If capacity exceeded:
- Remove tail.
- Delete from HashMap.

Every operation remains O(1).

Choosing the Right Algorithm

Scenario	Best Choice
General web applications	LRU
Stable access patterns	LFU
Operating systems	Clock
High-performance Java services	W-TinyLFU
Database buffer pools	LRU / Clock
Embedded systems	FIFO
Research systems	ARC

Best Practices

Choose an appropriate cache size based on workload.
Measure cache hit rate and miss rate continuously.
Set sensible TTL values to balance freshness and performance.
Avoid caching highly volatile data unless invalidation is reliable.
Use serialization formats that are compact and fast.
Prevent cache stampedes using techniques like request coalescing or locking.
Warm the cache for frequently accessed data after deployments.
Monitor eviction counts, latency, and memory usage.
Consider distributed caches for horizontally scaled applications.
Select an eviction policy based on observed access patterns rather than assumptions.

Conclusion

Caching is one of the most impactful optimization techniques in modern software systems. By keeping frequently accessed data in a fast storage layer, applications reduce latency, lower database load, and improve scalability.

No single eviction algorithm is ideal for every workload:

LRU is simple, efficient, and works well for most applications due to temporal locality.
LFU excels when frequently accessed data remains popular over long periods.
FIFO and Random Replacement are lightweight but generally provide lower hit rates.
Clock offers an efficient approximation of LRU and is widely used in operating systems.
ARC adapts between recency and frequency, making it effective across varied workloads.
TinyLFU and W-TinyLFU represent the state of the art for many modern caching libraries, combining admission control with efficient eviction to maximize hit rates.

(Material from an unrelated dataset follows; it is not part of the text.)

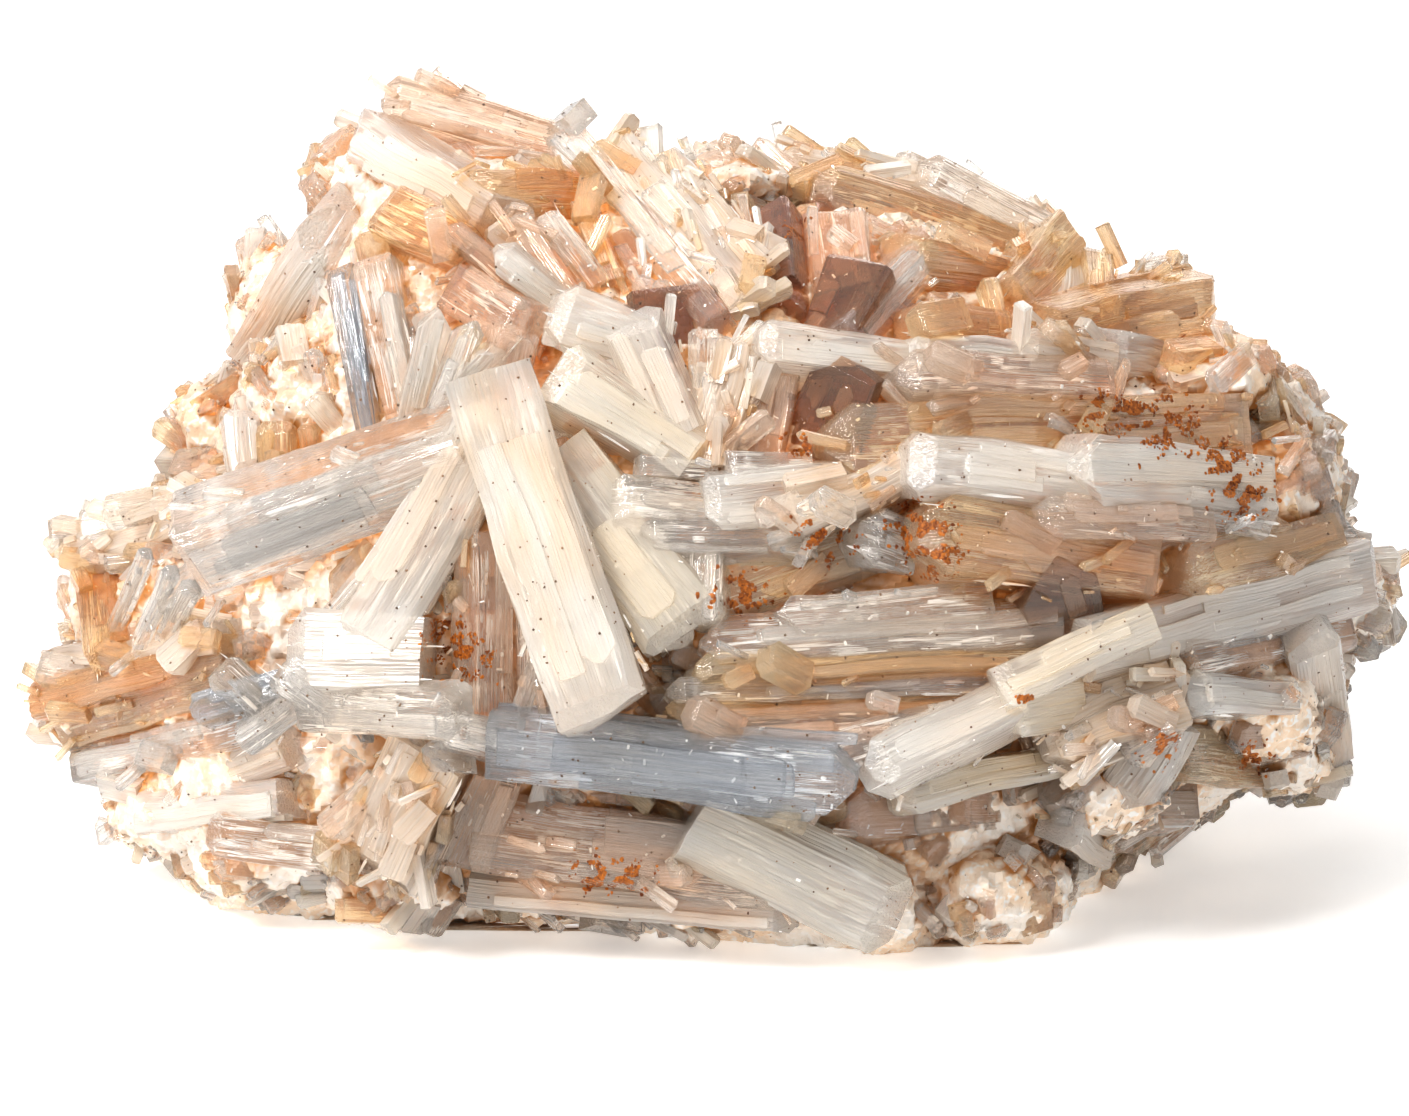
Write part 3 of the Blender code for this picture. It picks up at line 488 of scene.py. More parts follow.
def facets(chance, long, wide, thick, ends):
    """The planes that cleave a block into a blade, as (point, outward normal), in millimetres."""
    planes = []
    for side in (-1, 1):
        off = chance.uniform(*EDGE_BEVEL) * min(wide, thick)
        slope = chance.uniform(*EDGE_SLOPE)
        if side > 0 or min(wide, thick) > SLIM:
            planes.append(((side * (wide / 2 - off), 0, thick / 2), (side, 0, slope)))
    for side in (-1, 1):
        off = ends * chance.uniform(*END_BEVEL) * wide
        slope = chance.uniform(*END_SLOPE)
        planes.append(((side * (wide / 2 - off), long, 0), (side, slope, 0)))
    off = chance.uniform(*FRONT_BEVEL) * thick
    planes.append(((0, long, thick / 2 - off), (0, chance.uniform(*FRONT_SLOPE), 1)))
    if ends < BLUNT:
        skew = (chance.uniform(-END_SKEW, END_SKEW), 1, chance.uniform(-END_SKEW, END_SKEW))
        planes.append(((0, long, 0), skew))
    return planes


def pick(thing, test):
    """In edit mode, selects the points that pass the test and nothing else."""
    shape = bmesh.from_edit_mesh(thing.data)
    for corner in shape.verts:
        corner.select = test(corner.co)
    shape.select_flush(True)
    bmesh.update_edit_mesh(thing.data)


def cleaved(long, wide, thick, root_share, lean, planes, worn=WORN_EDGE, cuts=True):
    """A block that lies along +Y from 0, in millimetres, cleaved by the planes, its edges worn."""
    bpy.ops.object.select_all(action="DESELECT")
    bpy.ops.mesh.primitive_cube_add(size=1.0)
    thing = bpy.context.object
    bpy.ops.object.mode_set(mode="EDIT")
    bpy.ops.mesh.select_mode(type="VERT")
    bpy.ops.transform.resize(value=(wide, long, thick))
    bpy.ops.transform.translate(value=(0, long / 2, 0))
    pick(thing, lambda place: place.y < long / 2)
    bpy.ops.transform.resize(value=(root_share, 1, 1))
    for side in (-1, 1):
        pick(thing, lambda place: place.z * side > 0)
        bpy.ops.transform.translate(value=(side * thick * lean / 2, 0, 0))
    for point, normal in planes:
        bpy.ops.mesh.select_all(action="SELECT")
        bpy.ops.mesh.bisect(plane_co=point, plane_no=normal, use_fill=True, clear_outer=True)
    bpy.ops.mesh.select_all(action="SELECT")
    bpy.ops.mesh.remove_doubles(threshold=MERGED)
    if worn:
        bpy.ops.mesh.bevel(offset=worn, segments=1, affect="EDGES", clamp_overlap=True)
    if cuts:
        across, along = max(1, round(long / CUT_ACROSS)), max(1, round(wide / CUT_ALONG))
        through = max(1, round(thick / CUT_ALONG))
        slices = [((0, long * cut / across, 0), (0, 1, 0)) for cut in range(1, across)]
        slices += [((wide * (cut / along - 0.5), 0, 0), (1, 0, 0)) for cut in range(1, along)]
        slices += [((0, 0, thick * (cut / through - 0.5)), (0, 0, 1)) for cut in range(1, through)]
        for point, normal in slices:
            bpy.ops.mesh.select_all(action="SELECT")
            bpy.ops.mesh.bisect(plane_co=point, plane_no=normal)
    bpy.ops.mesh.select_all(action="SELECT")
    bpy.ops.mesh.normals_make_consistent(inside=False)
    bpy.ops.object.mode_set(mode="OBJECT")
    return thing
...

Ultimately, effective caching is about understanding your workload, selecting an appropriate eviction strategy, monitoring performance metrics such as hit rate and latency, and continuously tuning the system. A well-designed cache can dramatically improve user experience while reducing infrastructure costs and increasing application scalability.